Outside the while loop add:
Map<Integer, Point3D> negativeCoord = new HashMap<>();
Map<Integer, Point3D> positivetiveCoord = new HashMap<>();
int currentIndex = 0;
and inside it:
Point3d p = new Point3d(x, y, z);
if(x < 0 || y < 0 || z < 0) {
negativeCoord.put(currentIndex, p);
} else {
positiveCoord.put(currentIndex, p);
}
currentIndex++;
You could do this after loading the file, like so:
Map<Integer, Point3d> positiveList = new java.util.HashMap<Integer, Point3d>();
Map<Integer, Point3d> negativeList = new java.util.HashMap<Integer, Point3d>();
for (int i = 0; i < words.size(); i++) {
Point3d p = words.get(i);
if (p.x < 0 || p.y < 0 || p.z < 0) {
negativeList.put(i + 1, p);
} else {
positiveList.put(i + 1, p);
}
}
or integrate the above in your while-loop, what saves you from iterating over all the words twice.
This would be the solution to just have the positives and negatives, without knowing their order.
public ArrayList<Point3D> getPositives(ArrayList<Point3D> points) {
ArrayList<Point3D> positives = new ArrayList<>();
for(Point3D next : points) {
if(next.getX() >= 0 && next.getY() >= 0 && next.getZ() >= 0)
posivites.add(next);
}
return positives.
}
public ArrayList<Point3D> getNegatives(ArrayList<Point3D> points) {
ArrayList<Point3D> negatives = new ArrayList<>();
for(Point3D next : points) {
if(next.getX() < 0 || next.getY() < 0 || next.getZ() < 0)
negatives.add(next);
}
return negatives.
}
Depending on your scenario it could be wise to have an own container class for the information.
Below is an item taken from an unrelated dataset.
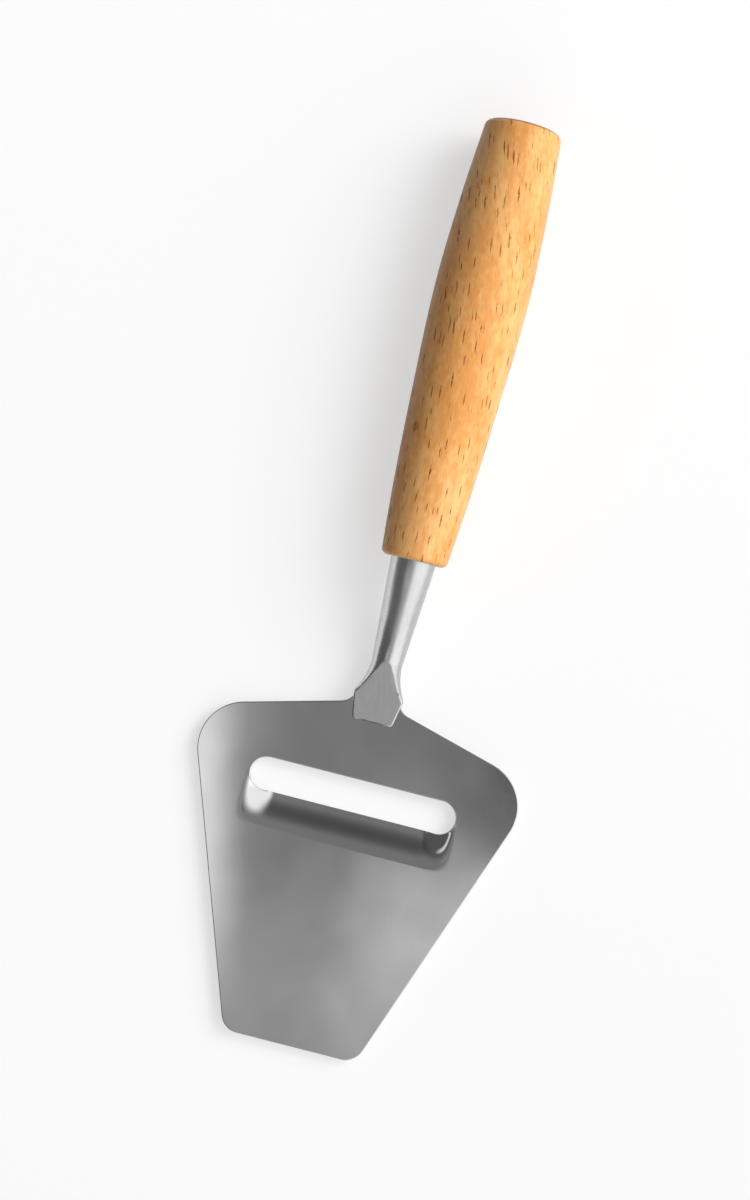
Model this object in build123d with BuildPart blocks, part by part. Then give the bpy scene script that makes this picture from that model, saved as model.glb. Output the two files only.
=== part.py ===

public class PointContainer {
public final Point3D point;
public final int order;
public PointCoordinates (Point3D p, int order) {
this.point = p;
this.order = order;
}
public boolean isNegative() {
return point.getX() < 0 || point.getY() < 0 || point.getZ() < 0;
}
}
and then populate your list with it.
public ArrayList<Point3d> loadFile(String filename) {
ArrayList<PointContainer> words = new ArrayList<PointContainer>();
try {
Scanner chopper = new Scanner(new File(filename));
for (int line = 0; chopper.hasNext(); line ++) {
double x=chopper.nextDouble();
double y=chopper.nextDouble();
double z=chopper.nextDouble();
Point3d p=new Point3d(x, y, z);
PointCoordinates pc = new PointCoordinates(p, line);
words.add(pc);
// just calling nextLine will cause an exception at the end of the file unless you have an blank line there on purpose, so this makes sure it does
}
chopper.close();
} catch (Exception e) {
System.out.println(e);
}
return words;
}
That way you have that information ready to use for everything you want to do.